As presented above, bariatric surgery provides proven NAFLD amelioration; however, the remaining question is whether RYGB or LSG is more effective. A systematic review and meta-analysis performed by Baldwin et al. compared RYGB and LSG using 4 separate criteria: AST and ALT concentration, NAFLD activity score and NAFLD fibrosis score. Patients undergoing both procedures showed significant reduction in AST and ALT values. Head-to-head comparison of AST mean differences trended toward LSG, but it was statistically non-significant. This study failed to show superiority between RYGB and LSG in ameliorating NAFLD [55]. Cherla et al. also proved the normalization of the liver function test by the end of the first postoperative year; however, they did not find significant differences between the SG and RYGB groups [56]. A meta-analysis performed by Silva et al. showed that RYGB patients achieve significant reduction of steatohepatitis and fibrosis, while patients undergoing LSG presented significant reduction only of steatohepatitis. According to their study, the NAFLD Activity Score significantly improved after both procedures and no differences were found between LSG and RYGB regarding histopathological changes [57]. A study conducted by Pedersen et al. showed that NAS reduced significantly in both RYGB and LSG patients 12-months after the surgery. However, RYGB patients had significantly more reduced (p = 0.007) liver steatosis (−0.91 (95% CI −1.47–−1.2) than SG patients (−0.33 (95% CI −0.54–−0.13) and greater improvement in the plasma lipid profile [50]. Luo at el. investigated liver volume and fat density in MRI in patients undergoing bariatric surgery. Their study showed that RYGB patients achieved higher weight loss and higher BMI loss when compared to the LSG group. However, the percentage decrease in liver volume and MRI-PDFF did not differ significantly between groups [58].

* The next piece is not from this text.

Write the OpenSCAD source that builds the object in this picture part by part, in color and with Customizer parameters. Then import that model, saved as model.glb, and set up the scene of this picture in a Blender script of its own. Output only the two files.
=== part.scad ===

Despite the significant role of bariatric surgery in the treatment of NAFLD, there are some patients that will develop new or worsened features of NAFLD after bariatric procedure. The meta-analysis performed by Lee et al. showed that 12% of patients experienced development or worsening of NAFLD (95% CI, 5–20%) [59]. A 5-year prospective study performed by Mathurin et al. showed that 19.8% of patients experienced fibrosis progression 5 years after bariatric surgery for unknown reason [60]. Aggravation of NAFLD after bariatric procedure should be kept in mind when qualifying patients for bariatric surgery.